Nanhai Sports Centre
- Interactive map of Nanhai Sports Centre
- Location: Foshan, Guangdong, China
- Coordinates: 23°07′05″N 113°00′09″E﻿ / ﻿23.118100°N 113.002363°E
- Capacity: 20,000

Construction
- Groundbreaking: 2019
- Opened: 2021

Tenants
- Shenzhen (2022) Foshan Nanshi (2023–present)

= Nanhai Sports Center =

Sports venue in Foshan, China

The Nanhai Sports Centre is a sports complex located in Nanhai District, Foshan, Guangdong, China, which includes a multi-purpose stadium named Nanhai Sports Centre Stadium that has been the home to Foshan Nanshi since 2023. It is the only new comprehensive sports venue in Foshan and includes a stadium, swimming pool, gymnasium, national fitness complex, amateur sports school, and supporting commercial facilities.

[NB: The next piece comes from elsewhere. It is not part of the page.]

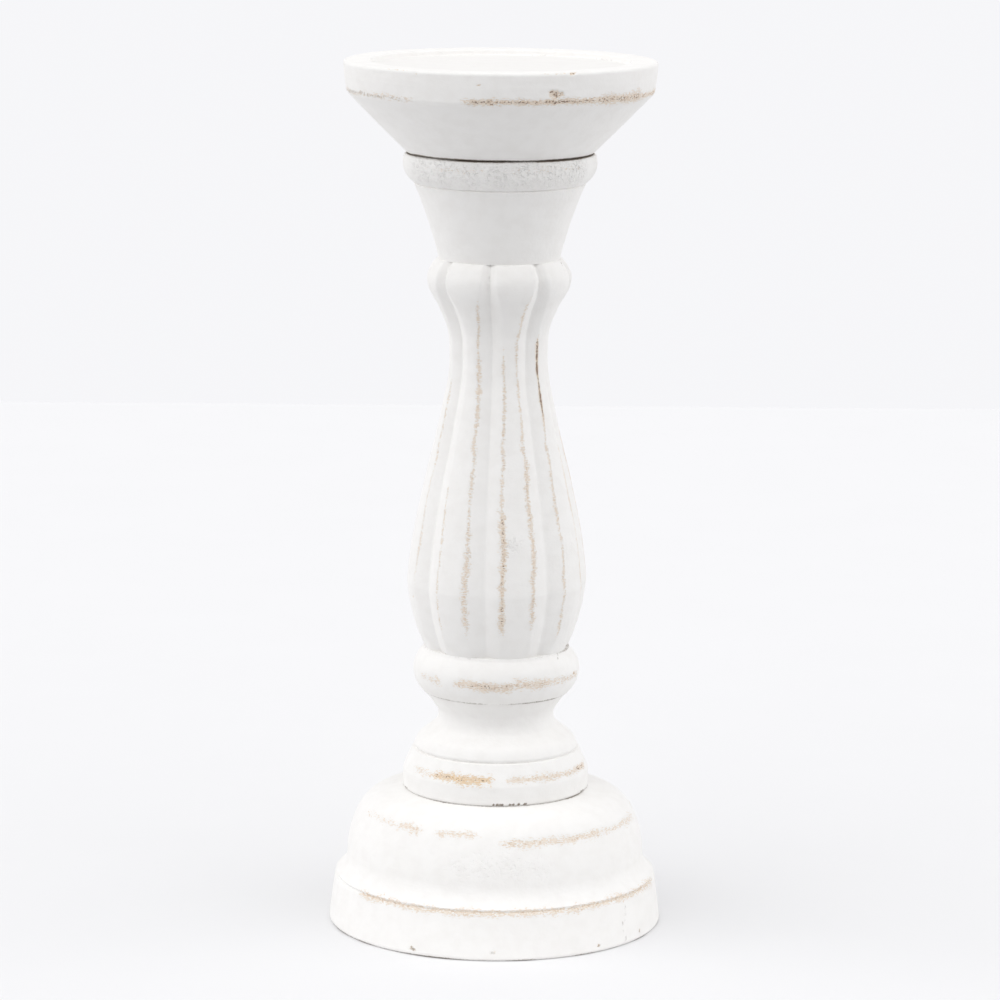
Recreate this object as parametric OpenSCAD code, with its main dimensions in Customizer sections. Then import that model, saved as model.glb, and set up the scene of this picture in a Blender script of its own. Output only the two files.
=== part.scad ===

The construction of the Nanhai Sports Center began in 2019. In 2021, the gymnasium of the first phase was completed. The gymnasium of the second phase was completed in 2024.

The stadium had been the temporary home for Shenzhen in 2022 briefly. After Dongguan United played home matches in the stadium for most of the 2023 China League One season, it became the club's permanent home in the 2024 season, after the club moved to Foshan while underwent a name change to Foshan Nanshi.